Every line below is to be quoted exactly, with nothing added or dropped.
☆ ☆ ☆ ☆
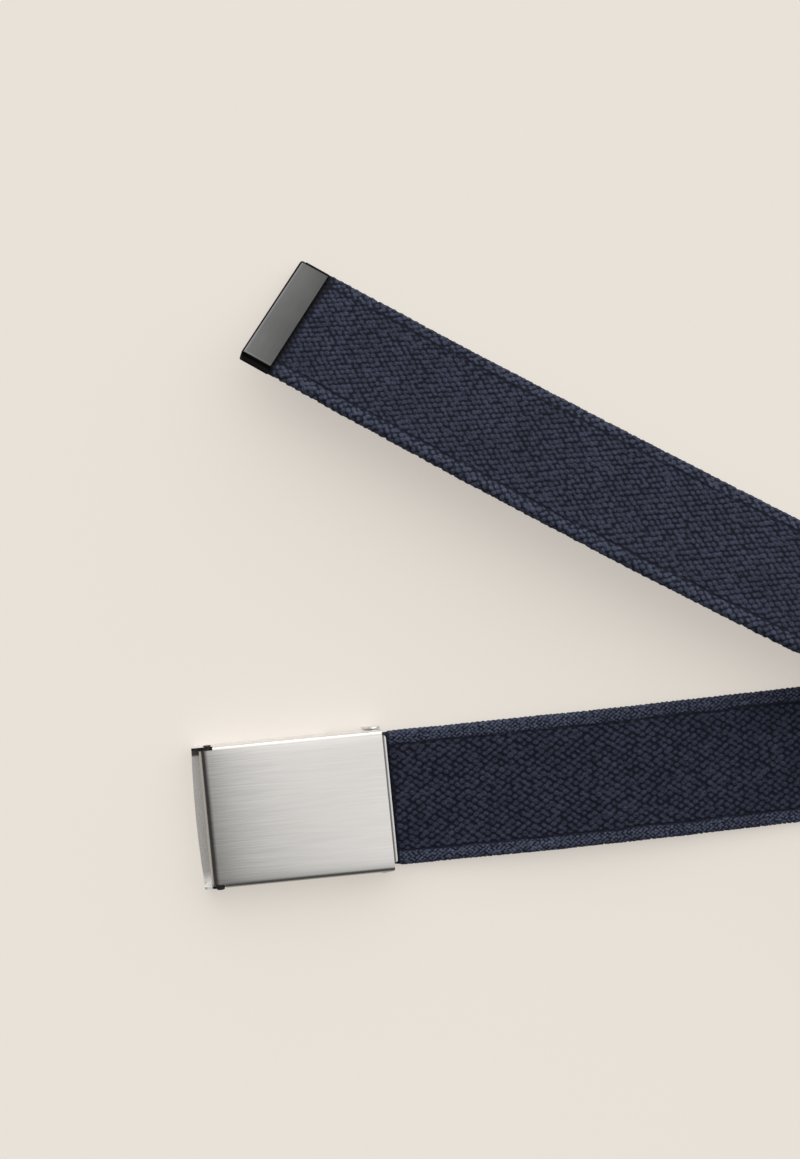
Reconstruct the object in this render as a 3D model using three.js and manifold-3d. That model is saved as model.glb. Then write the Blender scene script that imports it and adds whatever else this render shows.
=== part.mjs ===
// Webbing belt with a flat flip-top clamp buckle and a folded metal end tip, lying on a table.
// Millimetres, +Z up, the table at z = 0. The buckle's middle is at the origin and the strand that it
// is fixed to leaves it along +X.
import * as THREE from "three";
import { mergeVertices } from "three/addons/utils/BufferGeometryUtils.js";
import Module from "manifold-3d";

const wasm = await Module();
wasm.setup();

const { degToRad } = THREE.MathUtils;

// Strap
const STRAP_WIDTH = 38;
const STRAP_THICK = 2.5;
const STRAP_EDGE_CUT = 0.7;
const STRAP_STEPS = 176;
const STRAP_END_X = 9;
// Its run in plan: each stretch's length, and how much it turns to the left per mm at its two ends
const LOOP_BEND = -1 / 58;
const LEAD_LENGTH = 22;
const LEAD_BEND = degToRad(0.43) / LEAD_LENGTH;
const TAIL_LENGTH = 151.6;
const TAIL_BEND = degToRad(-2.46) / TAIL_LENGTH;
const STRAP_RUNS = [
  { run: "clamped in the buckle", length: 19, from: 0, to: 0 },
  { run: "leaving the buckle", length: LEAD_LENGTH, from: LEAD_BEND, to: LEAD_BEND },
  { run: "buckle strand", length: 346.7, from: 0, to: 0 },
  { run: "into the loop", length: 90, from: 0, to: LOOP_BEND },
  { run: "round the loop", length: 125.4, from: LOOP_BEND, to: LOOP_BEND },
  { run: "out of the loop", length: 90, from: LOOP_BEND, to: 0 },
  { run: "tail strand, crossing over", length: 278.8, from: 0, to: 0 },
  { run: "tail strand, free end", length: TAIL_LENGTH, from: TAIL_BEND, to: TAIL_BEND },
];
const STRAP_LENGTH = STRAP_RUNS.reduce((sum, run) => sum + run.length, 0);
const LINE_STEP = 0.5;
// Height of the strap's lower edge over the table along its length, with the slope there
const STRAP_LIFT = [
  { at: 0, value: 1.4, slope: 0 },
  { at: 19, value: 1.4, slope: 0 },
  { at: 76, value: 4.2, slope: 0 },
  { at: 150, value: 0.2, slope: 0 },
  { at: 770, value: 0.2, slope: 0 },
  { at: 818, value: 3.4, slope: 0 },
  { at: 915, value: 3.4, slope: 0 },
  { at: 1030, value: 4, slope: 0 },
  { at: STRAP_LENGTH, value: 0.8, slope: -0.02 },
];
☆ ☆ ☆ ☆
FINAL RESULT
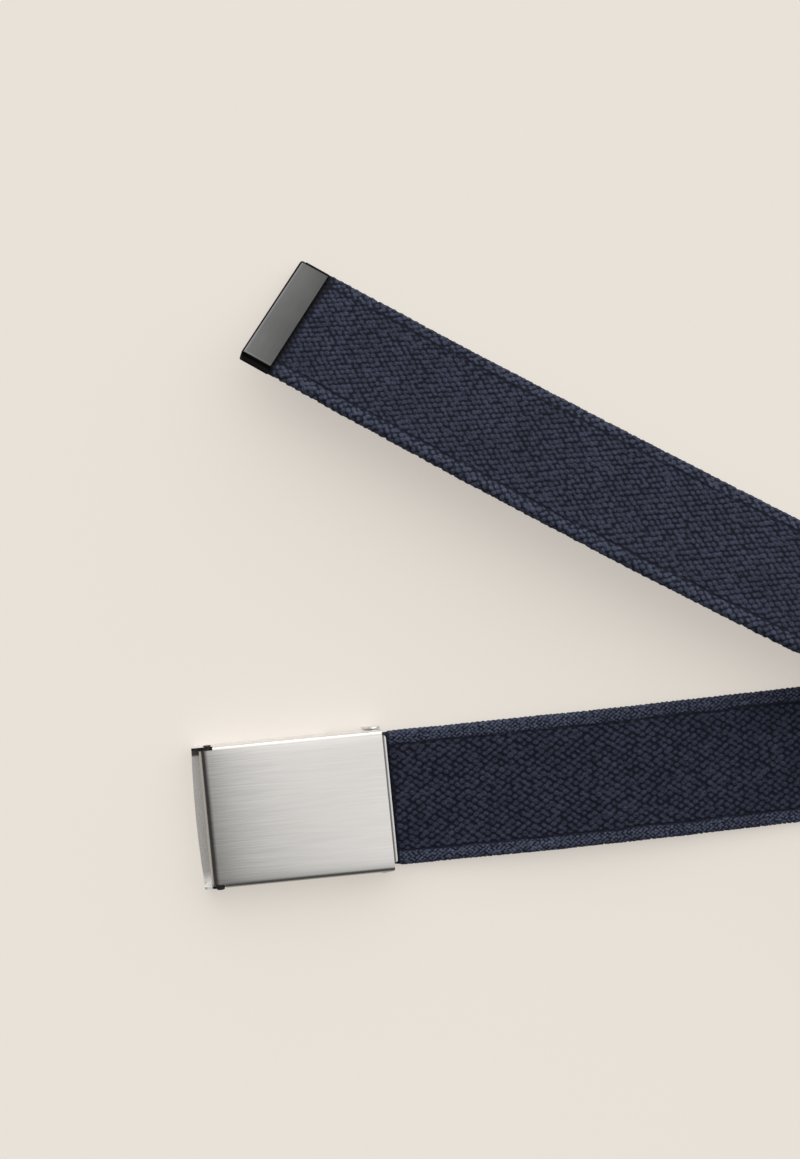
Reconstruct the object in this render as a 3D model using three.js and manifold-3d. That model is saved as model.glb. Then write the Blender scene script that imports it and adds whatever else this render shows.
=== part.mjs ===
// Webbing belt with a flat flip-top clamp buckle and a folded metal end tip, lying on a table.
// Millimetres, +Z up, the table at z = 0. The buckle's middle is at the origin and the strand that it
// is fixed to leaves it along +X.
import * as THREE from "three";
import { mergeVertices } from "three/addons/utils/BufferGeometryUtils.js";
import Module from "manifold-3d";

const wasm = await Module();
wasm.setup();

const { degToRad } = THREE.MathUtils;

// Strap
const STRAP_WIDTH = 38;
const STRAP_THICK = 2.5;
const STRAP_EDGE_CUT = 0.7;
const STRAP_STEPS = 176;
const STRAP_END_X = 9;
// Its run in plan: each stretch's length, and how much it turns to the left per mm at its two ends
const LOOP_BEND = -1 / 58;
const LEAD_LENGTH = 22;
const LEAD_BEND = degToRad(0.43) / LEAD_LENGTH;
const TAIL_LENGTH = 151.6;
const TAIL_BEND = degToRad(-2.46) / TAIL_LENGTH;
const STRAP_RUNS = [
  { run: "clamped in the buckle", length: 19, from: 0, to: 0 },
  { run: "leaving the buckle", length: LEAD_LENGTH, from: LEAD_BEND, to: LEAD_BEND },
  { run: "buckle strand", length: 346.7, from: 0, to: 0 },
  { run: "into the loop", length: 90, from: 0, to: LOOP_BEND },
  { run: "round the loop", length: 125.4, from: LOOP_BEND, to: LOOP_BEND },
  { run: "out of the loop", length: 90, from: LOOP_BEND, to: 0 },
  { run: "tail strand, crossing over", length: 278.8, from: 0, to: 0 },
  { run: "tail strand, free end", length: TAIL_LENGTH, from: TAIL_BEND, to: TAIL_BEND },
];
const STRAP_LENGTH = STRAP_RUNS.reduce((sum, run) => sum + run.length, 0);
const LINE_STEP = 0.5;
// Height of the strap's lower edge over the table along its length, with the slope there
const STRAP_LIFT = [
  { at: 0, value: 1.4, slope: 0 },
  { at: 19, value: 1.4, slope: 0 },
  { at: 76, value: 4.2, slope: 0 },
  { at: 150, value: 0.2, slope: 0 },
  { at: 770, value: 0.2, slope: 0 },
  { at: 818, value: 3.4, slope: 0 },
  { at: 915, value: 3.4, slope: 0 },
  { at: 1030, value: 4, slope: 0 },
  { at: STRAP_LENGTH, value: 0.8, slope: -0.02 },
];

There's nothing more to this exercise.